What can you do as a job applicant to help move along and close the interview process successfully? First of all watch for signs from the interviewer that is time to "wrap up". Remember the interviewer want to get the show on the road, hire a candidate and get home to his family as much as you do. Signs to watch for include asking whether or not you have any further questions, tidying up papers on the desk, pushing the chair back, or even as simple as pushing the chair back or simply sitting back in the chair. Heed the cues. Do not make the interviewer impatient by droning on at this point.

If the interviewer is not skilled at interviewing, help wrap up the interview by simply asking "Is there anything additional that you wish to discuss with me? I know that you are busy and I appreciate the time that you have given me in order to conduct this interview in such a thorough and professional manner." You may choose to request a commitment from the interviewer to notify you when a job applicant has been selected. Further you may indicate or imply that this position being offered by the firm or organization is not the only one that you are considering. Some examples of these requests for commitment include "By what date will you make your decision on this position? I would appreciate knowing within the next few weeks so I can finalize my plans."

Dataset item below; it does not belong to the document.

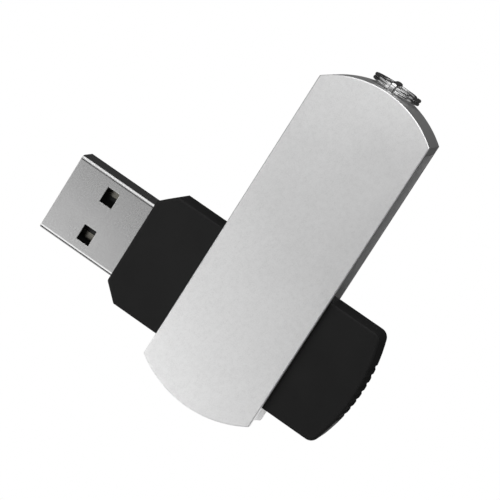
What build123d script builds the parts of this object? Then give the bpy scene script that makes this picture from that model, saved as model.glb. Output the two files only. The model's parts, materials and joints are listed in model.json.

It can be a good idea to determine follow up activities that the interviewer would like, before you leave the interview and the interview room. If a second interview is arranged write down the date, time, place and names of all the people involved in the next step of the interview process. Alternatively you could put this data in your Blackberry. If you are expected to provide additional information, credentials, references or work samples, note that as well and ensure that you verify what you are supposed to do before you leave.

If you are seriously interested in the job, say so. There is nothing wrong with that. As long as the praise and compliments of the firm, the organization and their missions are sincere there is nothing wrong with this. Most people and firms seldom get the recognition that they deserve and appreciate hearing it. Just as in effective sales techniques the person who asks is the most likely to receive. Interviewers are impressed by applicant's expressions of interest; candidates who directly express their interest strengthen their position in the interview process and ultimately in being offered the position at hand, or even more.

In the end it's a process. You have to finish the final steps. It's as simple as that. Those that ask, get. Those that do not ask seldom get.